Спорить и объяснять бесполезно. Сверху до низу идет сплошная типичная советская перестраховка. Выполнение приказа означает сознательное самоубийство и бесцельное убийство сотен людей. Все погибнут в неразминированных подступах к немецкой обороне, под огнем противника, а раненные замерзнут в снегу.
Вернулся. Сообщил приказ командирам взводов. Они разошлись по землянкам с теми же мыслями, которые были у меня. А мысль одна: надо приготовиться к смерти.
В землянке тихо. Только слышен вой ветра за ее стенами. Сижу на соломе, опершись на стенку землянки. Остается только творить молитву. Недалеко от горящей свечки замечаю кусок розоватой бумаги, торчащей из соломы. Машинально вытягиваю ее. С удивлением вижу книгу на русском языке. Значит до нас здесь стоял русский добровольческий батальон немецкой армии. Раскрываю книгу… Она духовного содержания: проповеди одного из русских святителей прошлого столетия. На первой странице бросается в глаза эпиграф:
«Аще бо и пойду посреде сени смертныя, не убоюся зла, яко Ты со мною еси: жезл Твой и палица Твоя та мя утешиста». (Псалом 22).
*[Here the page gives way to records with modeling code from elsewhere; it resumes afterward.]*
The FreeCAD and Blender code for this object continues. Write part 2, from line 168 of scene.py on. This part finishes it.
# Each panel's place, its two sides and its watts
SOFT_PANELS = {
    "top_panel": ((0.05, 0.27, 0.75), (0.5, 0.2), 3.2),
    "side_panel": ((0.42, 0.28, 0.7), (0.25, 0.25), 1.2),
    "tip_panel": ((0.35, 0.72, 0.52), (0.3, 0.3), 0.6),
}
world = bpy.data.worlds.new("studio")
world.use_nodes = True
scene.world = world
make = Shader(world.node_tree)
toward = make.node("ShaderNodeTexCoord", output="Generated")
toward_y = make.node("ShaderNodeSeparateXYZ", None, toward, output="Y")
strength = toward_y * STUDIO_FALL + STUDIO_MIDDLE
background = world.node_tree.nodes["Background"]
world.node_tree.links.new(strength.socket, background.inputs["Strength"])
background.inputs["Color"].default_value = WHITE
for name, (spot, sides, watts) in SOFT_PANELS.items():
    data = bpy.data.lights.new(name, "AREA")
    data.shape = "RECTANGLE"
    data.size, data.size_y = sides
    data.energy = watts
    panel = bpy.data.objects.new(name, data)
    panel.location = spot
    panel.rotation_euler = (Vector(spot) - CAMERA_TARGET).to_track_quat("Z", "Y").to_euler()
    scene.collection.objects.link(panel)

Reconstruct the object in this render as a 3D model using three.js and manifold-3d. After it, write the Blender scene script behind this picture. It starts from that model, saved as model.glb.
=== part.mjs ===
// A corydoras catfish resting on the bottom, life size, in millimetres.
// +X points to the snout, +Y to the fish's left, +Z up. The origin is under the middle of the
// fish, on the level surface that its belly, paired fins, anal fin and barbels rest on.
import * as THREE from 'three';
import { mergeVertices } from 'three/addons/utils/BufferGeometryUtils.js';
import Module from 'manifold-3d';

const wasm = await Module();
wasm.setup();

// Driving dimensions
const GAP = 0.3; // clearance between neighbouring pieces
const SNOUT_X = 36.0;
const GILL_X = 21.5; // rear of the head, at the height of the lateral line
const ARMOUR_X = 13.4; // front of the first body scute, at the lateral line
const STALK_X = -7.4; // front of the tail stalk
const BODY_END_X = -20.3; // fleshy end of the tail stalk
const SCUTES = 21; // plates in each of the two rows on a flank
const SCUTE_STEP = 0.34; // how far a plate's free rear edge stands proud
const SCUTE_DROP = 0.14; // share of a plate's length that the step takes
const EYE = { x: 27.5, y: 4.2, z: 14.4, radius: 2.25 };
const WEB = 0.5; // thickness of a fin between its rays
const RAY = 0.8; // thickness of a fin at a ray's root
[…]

(Даем перевод этого отрывка из псалма 22-го на русском языке: «Если я пойду и долиною смертной тени, не убоюся зла, потому что Ты со мною; Твой жезл и Твой посох — они успокаивают меня». А конец 22-го псалма Давида звучит так: «Так, благость и милость да сопровождают меня во все дни жизни моей, и я пребуду в доме Господнем многие дни».).
Псалом этот я знал наизусть, ибо, как известно, он довольно часто используется за православным богослужением. Я читал и перечитывал эпиграф и не верил своим глазам. Уныние и боязнь смерти отошли от меня. Я уже твердо знал — ничего ужасного не случится. Посмотрел на часы. Было начало одиннадцатого. Дверь с шумом открылась и в землянку ввалился засыпанный снегом связной штаба полка. Где-то наверху спохватились. Пришел приказ — наступление отменить.
Это небольшое отступление от основной темы приводится для того, чтобы объяснить духовную и психологическую основу тех умонастроений, о которых я пишу ниже.
Сидя в байройтской тюрьме в одиночной камере, ожидая со дня на день выдачи меня в руки дорогих восточных «союзников», я много думал о происходящем вообще и о своем пути за последние военные годы, включая описанное выше. Мне в крайней степени были безразличны наивные парни из Си-Ай-Си, рассказывавшие мне нечто не совсем членораздельное о верности великому восточному союзнику, и продолжавшие удивляться моему закоснелому упорству в, якобы, профашистских настроениях. Меня весьма мало трогало комичное беспокойство новой немецкой администрации тюрьмы, внимательно следившей за столь «важным политическим преступником», каким был я, и боявшейся чем-то не угодить своим американским хозяевам. Впрочем, среди них были люди.
Один пожилой надзиратель явно сочувственно относился ко мне, делая всякого рода поблажки и показывая всем своим отношением полное неодобрение действий американцев.
Мне было жалко т. н. немецких антифашистов, набившихся в администрацию тюрьмы и без всяких колебаний совести съевших маленькую пасхальную посылку, переданную мне от верующих мирян, проживавших в то время в Байройте. Посылка состояла из скромных традиционных пасхальных явств, в виде куска кулича, нескольких яиц и еще чего-то. Кроме того, к ним была приложена смена чистого белья. Белье мне было зашвырнуто в камеру, но из пасхальных подарков я не получил ничего. Но ведь соблазн был слишком велик! Германия еще сидела на голодном карточном пайке.
И в этом маленьком факте, имевшем место на православную Пасху, и оказавшем на меня дополнительное психологическое воздействие, как и во многих других фактах, я почувствовал промыслительно посланное мне одиночество и как бы нарочитое полное отсечение помощи от людей извне («не надейтеся на князи, на сыны человеческие, в них же несть спасения»), ощущение кажущейся богооставленности, и предельная невозможность воздействовать на ход событий, принимавших довольно скверный оборот — все это вместе взятое как бы открыло мне глаза на происшедшее и происходившее со мною.